Sitting on his hospital bed, recovering from surgery, maestro Khemadasa says he plans to lead a fund-raising campaign for this purpose. It is equally important, that the government should to direct more resources towards healthcare, he says. A musical master-piece by the country's foremost composer would one day bring more funds and resources to the much needed kidney unit. There is still fire in the man like the fire in his music.

****

Maestro Premasiri Khemadasa blended the best of Eastern and Western musical traditions, leading Sri Lankan music to new heights.

He is, unquestionably, the original composer of the Sri Lankan music.

In 1960, his Beri Sil introduced operative leaning to the Sri Lankan musical scene, followed by Kele Mal (1962), Sea and Sinhala Avuruddha (1965). His music creation for the song Sulang Kurullo in K. A. W. Perera's film, introduced a new trend in sinhala music.

His music direction for the theme song in Lester James Peries' film, Golu Hadawatha was a perfect portrayal of the yearnings of two hearts incapable of communicating with each other. His first orchestra, Manasa Vila, as maestro Khemadasa himself described was "an attempt to combine voice, music and drama that creates something that expresses modernised human life and experience.

Manasa Vila, first performed in the 1980s, came under criticism of the then government, for a political statement of the orchestra. He devoted a symphony to his mother Mage Kalaye Mavni - mother of my time. (His mother however died a few days before his maiden performance).

He formed a philanthropy, the Khemadasa Foundation and today conducts musical lessons free of charge for up and coming musicians.

****

Despite resource constraint, the Kidney Unit of the Kandy Teaching Hospital has conducted the highest number of Kidney transplants since it was set up in 2000.

Over 200 kidney transplant operations have been conducted so far. The unit performs two kidney transplant operations every week and 20 cases of dialysis a day.

Surgeon Dr.P.K. Harischandra says the unit is in need of more funds for the kidney patients. The unit has also set up a 'Donor Program' to help kidney patients to find kidney donors.

"This is an important issue in a transplant operation. A Kidney donor has to fulfil a number of health requirements.

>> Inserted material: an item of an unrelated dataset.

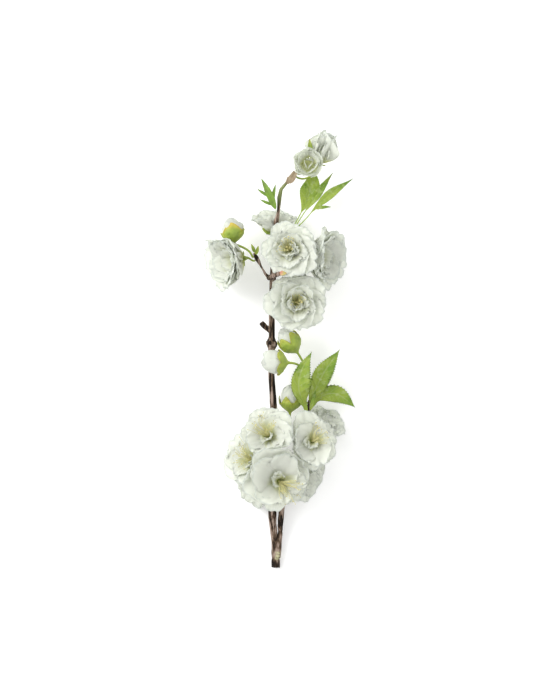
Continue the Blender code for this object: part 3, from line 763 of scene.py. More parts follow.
def outer_layers(shapes, blossom, rng, lean=None):
    """Five broad petals laid nearly flat, five more between them, and four more in a full blossom."""
    low, high = (blossom.opening + slope for slope in OUTER_SLOPES)
    full = lean is None and blossom.name in DOUBLES
    high += FULL_RISE if full else 0
    for row in FLAT_ROUNDS:
        whorl(shapes, blossom, row, (low, high), rng, lean)
    if full:
        whorl(shapes, blossom, THIRD_ROUND, (low, high), rng)


def inner_layers(shapes, blossom, rng, lean=None, cupped=0.0):
    """A cup of five petals, with more in a full blossom, and a few folded ones away from any stamens."""
    low, high = (blossom.opening + slope for slope in INNER_SLOPES)
    slopes = (low + cupped, high + 2 * cupped)
    whorl(shapes, blossom, CUPPED_ROUND, slopes, rng, lean)
    if lean is None and cupped > 0:
        whorl(shapes, blossom, FILLING_ROUND, slopes, rng)
    if lean is None or cupped > 0:
        whorl(shapes, blossom, MIDDLE_ROUND, slopes, rng, lean)
    if lean is None:
        return
    facing = blossom.facing
    away = math.atan2(-(lean @ facing.up), -(lean @ facing.right))
    for k, (turn, share, fold, slopes) in enumerate(FOLDED_PETALS):
        length = blossom.length * share
        size = (length, 0.40 * length, slopes)
        floor = 2.4 + 0.3 * k
        petal = Petal(*size, away + turn, floor, ruffle=0.9, cup=0.03, twist=6.0, fold=fold)
        add_petal(shapes, petal, blossom, 2.6, rng)


def half_open_layers(shapes, blossom, rng, hub, share, slopes):
    """A cup of rounded petals that have not opened out, and an upright round closing over its middle."""
    for row, nearer in zip(HALF_OPEN_ROUNDS, (1.0, 0.8)):
        whorl(shapes, blossom, row, slopes, rng, scale=share, hub=nearer * hub)
    row, steep = UPRIGHT_MIDDLE if slopes[0] > 60 else SPREAD_MIDDLE
    whorl(shapes, blossom, row, steep, rng, scale=share, hub=0.5 * hub)


# ---------------------------------------------------------------- stamens

GOLDEN_TURN = math.pi * (3 - math.sqrt(5))
HAIR_POINTS = 9
HAIR_SIDES = 6
ANTHER_SHAPE = (0.75, 0.75, 1.35)
TUFT_RISE_MM = 4.5  # how far above the calyx a tuft starts


def stamen_tree(filament, anther):
    """Geometry nodes for a tuft of bent filaments with an anther on each, made facing +Z in millimetres."""
    group = bpy.data.node_groups.new("stamen_tuft", "GeometryNodeTree")
    group.interface.new_socket("Geometry", in_out="OUTPUT", socket_type="NodeSocketGeometry")
    for label, kind, value in (
        ("Count", "Int", 16),
        ("Length", "Float", 12.0),
        ("Spread", "Float", 0.6),
        ("Curl", "Float", 0.3),
        ("Thickness", "Float", 0.3),
        ("Anther", "Float", 0.5),
        ("Seed", "Int", 0),
    ):
        socket = group.interface.new_socket(label, in_out="INPUT", socket_type="NodeSocket" + kind)
        socket.default_value = value
    tree = Wiring(group)
    node = tree.node
    inputs = group.nodes.new("NodeGroupInput").outputs
    count, length, spread, curl, thickness, anther_size, seed = (Wire(tree, s) for s in inputs[:-1])

    def chance(low, high, salt):
        """A random number for each hair, from the group's seed."""
        return node("FunctionNodeRandomValue", {2: low, 3: high, 8: seed + salt}, output=1, data_type="FLOAT")

    def turned_by(**angles):
        euler = node("ShaderNodeCombineXYZ", angles)
        return node("FunctionNodeEulerToRotation", {"Euler": euler})

    def vector(operation, values, output=0):
        return node("ShaderNodeVectorMath", values, output, operation=operation)

    def painted(geometry, material):
        return node("GeometryNodeSetMaterial", {"Geometry": geometry, "Material": material})

    foot = node("ShaderNodeCombineXYZ", {"X": chance(-0.8, 0.8, 6), "Y": chance(-0.8, 0.8, 7)})
    roots = node("GeometryNodePoints", {"Count": count, "Position": foot})
    line = node("GeometryNodeCurvePrimitiveLine", {"End": (0, 0, 1)})
    line = node("GeometryNodeResampleCurve", {"Curve": line, "Count": HAIR_POINTS})
    turn = node("GeometryNodeInputIndex") * GOLDEN_TURN
    leaning = turned_by(X=spread * chance(0.02, 1.0, 1).root(), Z=turn)
    grown = {"Points": roots, "Instance": line, "Rotation": leaning, "Scale": length * chance(0.70, 1.05, 2)}
    hairs = node("GeometryNodeRealizeInstances", {"Geometry": node("GeometryNodeInstanceOnPoints", grown)})
    place = node("GeometryNodeInputPosition")
    share = vector("LENGTH", {0: place}, output=1) / length
    gust = {"Vector": vector("SCALE", {0: place, 3: 1.3 / length}), "W": seed, "Scale": 1.2}
    gust = node("ShaderNodeTexNoise", gust, output=1, noise_dimensions="4D")
    centred = vector("SUBTRACT", {0: gust, 1: (0.5, 0.5, 0.5)})
    offset = vector("SCALE", {0: centred, 3: share * share * (curl * length)})
    hairs = node("GeometryNodeSetPosition", {"Geometry": hairs, "Offset": offset})
    ring = node("GeometryNodeCurvePrimitiveCircle", {"Resolution": HAIR_SIDES, "Radius": thickness * 0.5})
    threads = {"Curve": hairs, "Profile Curve": ring, "Scale": 1.0 - share * 0.35, "Fill Caps": True}
    threads = painted(node("GeometryNodeCurveToMesh", threads), filament)
    ends = node("GeometryNodeCurveEndpointSelection", {"Start Size": 0, "End Size": 1})
    bead = node("GeometryNodeMeshIcoSphere", {"Radius": 1.0, "Subdivisions": 2})
    bead = node("GeometryNodeTransform", {"Geometry": bead, "Scale": ANTHER_SHAPE})
    askew = turned_by(X=chance(-1.5, 1.5, 3), Y=chance(-1.5, 1.5, 4))
    size = anther_size * chance(0.75, 1.2, 5)
    beads = {"Points": hairs, "Selection": ends, "Instance": bead, "Rotation": askew, "Scale": size}
    beads = painted(node("GeometryNodeInstanceOnPoints", beads), anther)
    both = node("GeometryNodeJoinGeometry")
    for geometry in (threads, beads):
        tree.links.new(geometry.socket, both.socket.node.inputs[0])
    last = node("GeometryNodeRealizeInstances", {"Geometry": both})
    last = node("GeometryNodeSetShadeSmooth", {"Geometry": last})
    tree.links.new(last.socket, tree.nodes.new("NodeGroupOutput").inputs[0])
    return group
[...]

So it is not easy to find the right kidney," says Dr. Harischandra.

Over 5,000 people have so far expressed consent to donate to the 'Donor Program'".

The hospital has also started a "Cadaver Program" whereby organs are obtained from bodies within a specific time of his or her death, provided that the immediate relatives of the deceased agrees to donate them.

The hospital has so far transplanted four kidneys under the "Cadaver Program".

Dr. Harischandra also stresses the need for a hostel for patients coming to the Kidney Unit for dialysis, from far off areas.

For all these to be accomplished, the unit needs more funds, he says.